New insights into the phase evolution in CuS during lithiation and delithiation processes

Abstract

Materials that store lithium based on a conversion reaction are promising candidates for high-capacity electrodes for lithium-ion batteries. However, studies on the reaction mechanisms behind these electrochemical behaviors are still lacking, as it is difficult to detect the conversion products due to their nanoscale and structural disorder. Here, we report a study on the phase transformation of CuS during lithiation and delithiation processes using a combination of in situ and ex situ analytical tools.
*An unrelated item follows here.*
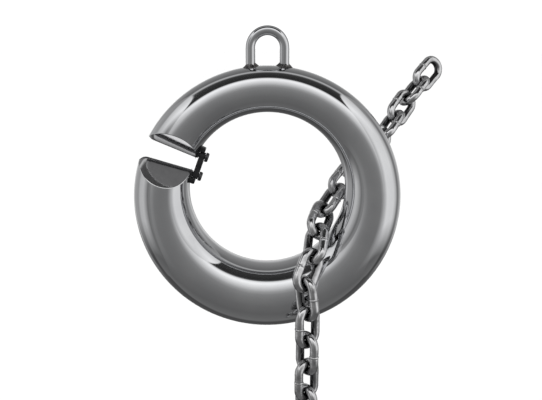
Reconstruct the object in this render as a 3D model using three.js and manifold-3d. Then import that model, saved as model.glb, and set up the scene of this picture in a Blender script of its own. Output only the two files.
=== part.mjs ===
// A chain-riding retrieval ring for a boat anchor: a hollow, mirror-polished C-shaped ring with a
// lifting bail, a slot that lets a chain in from the side, a rubber keeper strap across the slot,
// and the length of anchor chain that runs through it.
// Millimetres, +Z up. The origin is where a hook bears under the crown of the bail. The ring hangs
// in the XZ plane, and its front faces -Y.

import * as THREE from "three";
import { mergeVertices } from "three/addons/utils/BufferGeometryUtils.js";
import Module from "manifold-3d";

const wasm = await Module();
wasm.setup();

// ---- Driving dimensions -------------------------------------------------------------------

const fitGap = 0.3; // left between pieces that touch or are welded

// ring
const ringOuterRadius = 144;
const holeRadius = 84;
const holeLift = 12; // the hole sits above the centre, so the tube is thin on top and thick below
const shellWall = 3;

// slot
const slotAngle = THREE.MathUtils.degToRad(20); // of its middle plane, above the horizontal
const slotWidth = 13.95; // between the two ridges, at the hole
const slotFlare = THREE.MathUtils.degToRad(3.2); // each ridge opens outwards by this
const facetAngle = THREE.MathUtils.degToRad(37.5); // of each end facet, off a square cut
const endPlateThickness = 3;

// bail
const bailRod = 10;
const bailInnerWidth = 25;
const bailInnerHeight = 30.3; // clear height of the eye above the ring
const weldCollar = 3.5; // how far each weld bead spreads past the leg
const weldHeight = 3.2;
const backingPlate = { length: 56, width: 22, thickness: 3 };

// keeper
const screwSetback = 4.03; // from a ridge's inner end to the screw's axis
const screwRadius = 2.5;
const screwHead = { radius: 5, height: 3.6 };
const strapThickness = 6.3;
const strapWidth = 8.6;
const strapInset = 2.8; // from the inside of the hole to the strap
const shoulderLength = 5; // of the stop block past the strap's end
const shoulderRise = 5; // above the strap's seat
const lugOverhang = 3; // of the lug past its screw, towards the slot
const lugWidth = 10;

// chain
const wire = 9.5;
const pitch = 31.5; // inside length of a link
const linkInnerWidth = 13;
const linkCount = 16;
const seatNumber = 11; // the link that bears on the ring, counted from the top
const seatAngle = THREE.MathUtils.degToRad(-57); // where it bears: round the ring, from +X,
const seatTurn = THREE.MathUtils.degToRad(126); // and round the tube, from its outside to the front
const seatSlack = 2.4; // between the seat link's edge and the tube
const linkRoll = THREE.MathUtils.degToRad(-52); // of the lowest link's width, from +X
// How each link leans from the one below it, in degrees, from the lowest joint to the highest.
const bends = [0, 0, 0, 11, -36, 20, -17, -17, -4, -10, 3, 9, 0, -6, -2];

// ---- Facets of the curved surfaces ----------------------------------------------------------

const ringSteps = 48;
const tubeSides = 16;
const boreSides = 12;
const rodSides = 12;
const crownSteps = 8;
const legSteps = 2;
const wireSides = 8;

// ---- Solids -----------------------------------------------------------------------------------

// A closed three.js geometry as a manifold-3d solid.
function solid(geometry) {
  const bare = geometry.clone();
  bare.deleteAttribute("normal");
  bare.deleteAttribute("uv");
  const merged = mergeVertices(bare, 1e-4);
  return new wasm.Manifold(
    new wasm.Mesh({
      numProp: 3,
      vertProperties: new Float32Array(merged.attributes.position.array),
      triVerts: new Uint32Array(merged.index.array),
    }),
  );
}

// A manifold-3d solid as a flat-shaded three.js geometry.
function geometryOf(body) {
  const mesh = body.getMesh();
  const geometry = new THREE.BufferGeometry();
  geometry.setAttribute("position", new THREE.BufferAttribute(mesh.vertProperties, 3));
  geometry.setIndex(new THREE.BufferAttribute(mesh.triVerts, 1));
  geometry.computeVertexNormals();
  return geometry;
}

// Moves every vertex of a geometry by a function of its place and its uv.
function reshape(geometry, place) {
  const position = geometry.attributes.position;
  const uv = geometry.attributes.uv;
  const point = new THREE.Vector3();
  for (let i = 0; i < position.count; i++) {
    point.fromBufferAttribute(position, i);
    place(point, uv.getX(i), uv.getY(i));
    position.setXYZ(i, point.x, point.y, point.z);
  }
  return geometry;
}

// ---- The ring's tube ----------------------------------------------------------------------------

// The tube's section at an angle round the ring: the distance of its centre, and its radius.
function tubeSection(angle, inset) {
  const across = holeLift * Math.cos(angle);
  const hole = holeRadius + inset;
  const inner = holeLift * Math.sin(angle) + Math.sqrt(hole * hole - across * across);
  const outer = ringOuterRadius - inset;
  return { centre: (outer + inner) / 2, radius: (outer - inner) / 2 };
}

// The whole tube, without the slot, its surface set in by inset.
function ringTube(inset, sides) {
  const torus = new THREE.TorusGeometry(2, 1, sides, ringSteps);
  reshape(torus, (point, u, v) => {
    const angle = u * 2 * Math.PI;
    const turn = v * 2 * Math.PI;
    const section = tubeSection(angle, inset);
    const reach = section.centre + section.radius * Math.cos(turn);
    point.set(reach * Math.cos(angle), -section.radius * Math.sin(turn), reach * Math.sin(angle));
  });
  return solid(torus);
}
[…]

During the lithiation process, CuS exhibits two distinct voltage plateaus, undergoing an insertion reaction, followed by a conversion reaction into Li₂S and Cu, without noticeable formation of Cu_2−δS intermediates (0 ≤ δ < 1), which are discussed in the thermodynamic aspects on the basis of the operando and ex situ X-ray diffraction. Operando Raman spectroscopy and mapping reveals that the conversion reaction starts on the first plateau of lithiation, and the phase distribution of CuS changes on the microscale through the electrochemical process. It is believed that the conversion reaction competes with the insertion reaction that evolves a ‘Li-rich’ insertion phase until ∼0.75 V vs. Li/Li⁺. The high irreversibility of CuS upon initial lithiation/delithiation and the capacity fading during subsequent cycles appear to result from deep lithiation processes, including the conversion reaction, electrolyte decomposition and Cu nanoparticle agglomeration at low voltages, together with soluble polysulfide formation.